Radiocarbon testing on the fire pits dated them to between 77 and 86AD to 90AD, which chimes with the invasion of Scotland by the Roman General Agricola.
Ms Arabaolaza said the Ayr marching camp is 20 miles south from the nearest known camp at Girvan, the equivalent of a day's march for a Roman soldier.
Another camp can be found to the north-east near Strathaven.
"Altogether, this suggests that the site was chosen as a strategic location for the Roman conquest of Ayrshire," Ms Arabaolaza said.
Roman marching camps were the temporary bases of a tented army on campaign.
Mr Arabaolaza said dimension of the area given to the fire pits suggested the camp may have been home to around 640 legionaries.
It is also possibly that only a portion of the camp has been found, she added.
The excavation of the Ayr Academy site also revealed a raft of earlier archaeological remains.

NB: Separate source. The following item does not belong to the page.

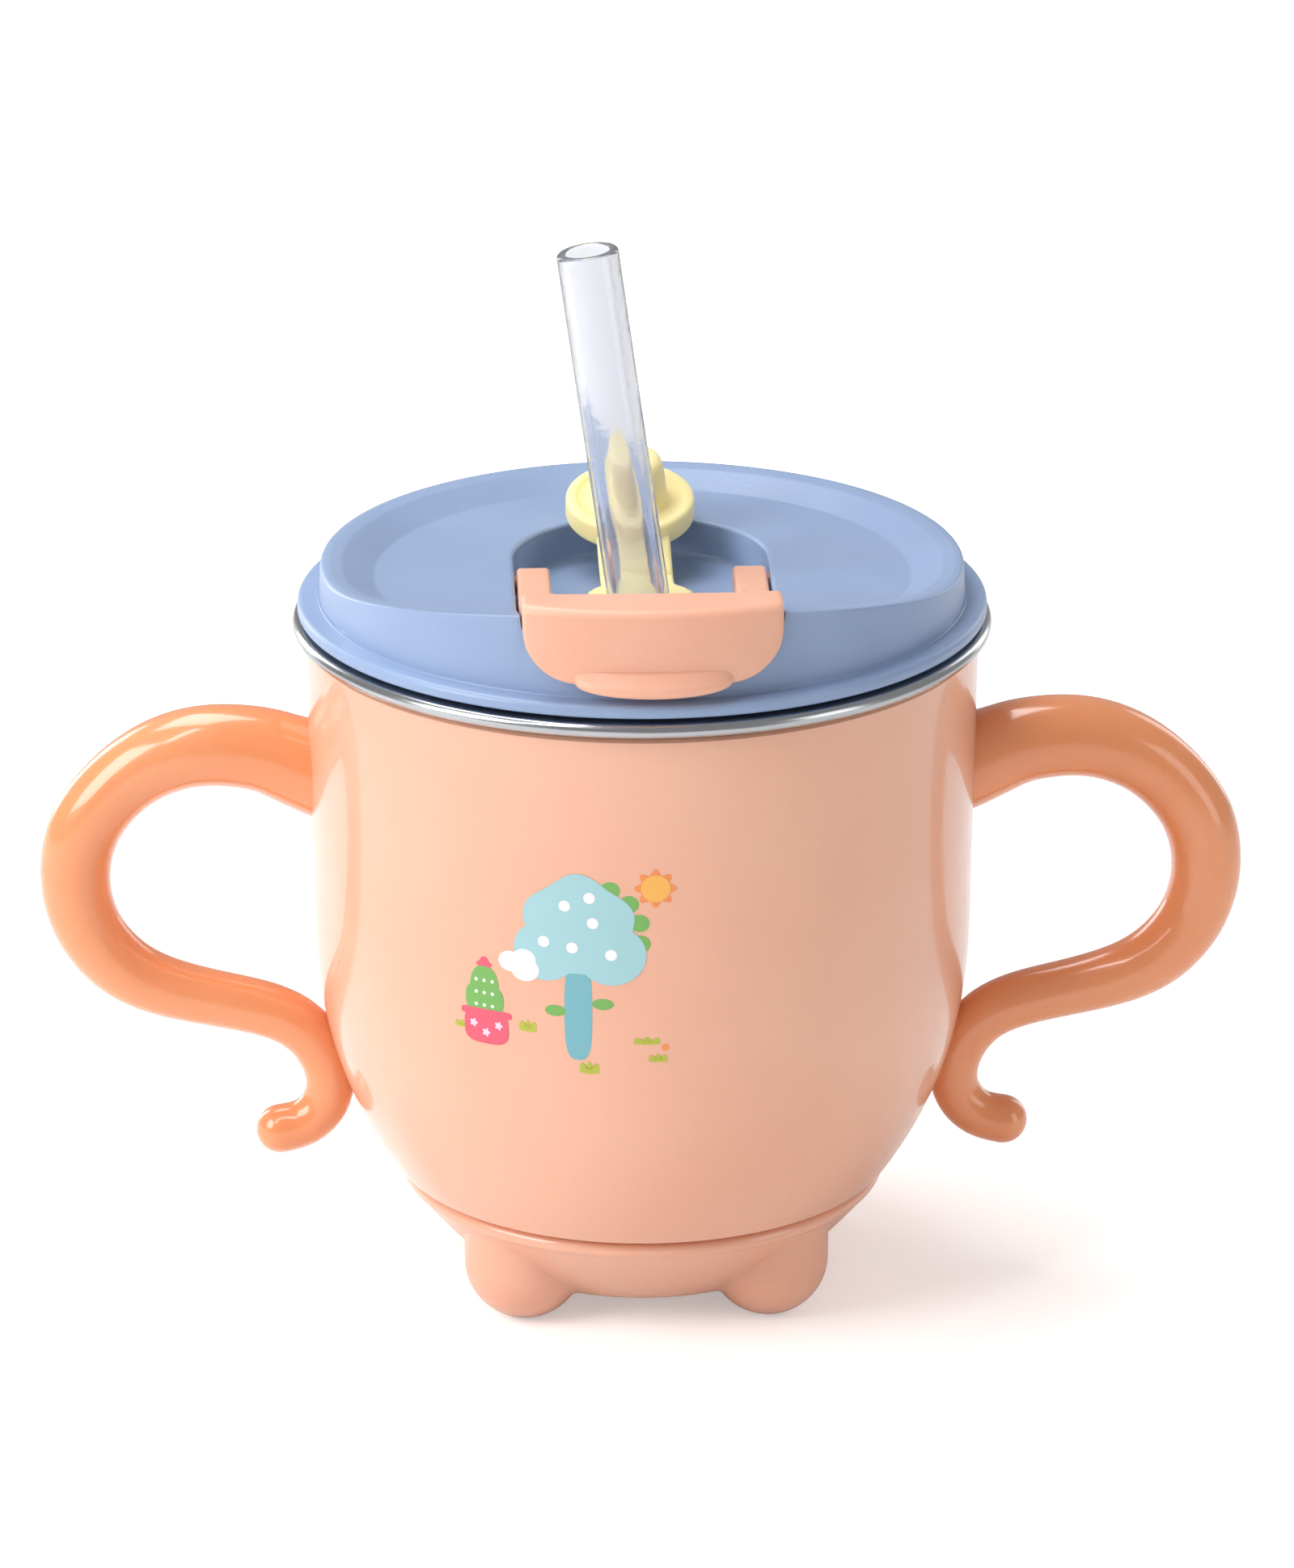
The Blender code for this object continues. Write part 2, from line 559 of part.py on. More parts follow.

Evidence of Bronze Age ritual activity from the late third and second millennium BC, a Neolithic settlement from the fourth millennium BC and a Mesolithic hunter/gatherer camp from the sixth millennium BC was also discovered.
Ms Arabaolaza said the site one of the earliest and most complex prehistoric sites in this part of the west coast.
She added: "To put this into perspective, the earliest occupation of the Ayr Academy site goes back to around 5,200BC, roughly two-and-a-half times as old as the Roman Marching Camp is to us.
"As the excavation at Ayr Academy demonstrates, Scotland was not an untouched wild landscape that the Romans marched into in AD79 but already an ancient land inhabited by communities whose culture and heritage stretch back millennia."
Ms Arabaolaza presented her findings to the Archaeological Research in Progress 2019 Conference, organised by the Society of Antiquaries of Scotland, at the weekend.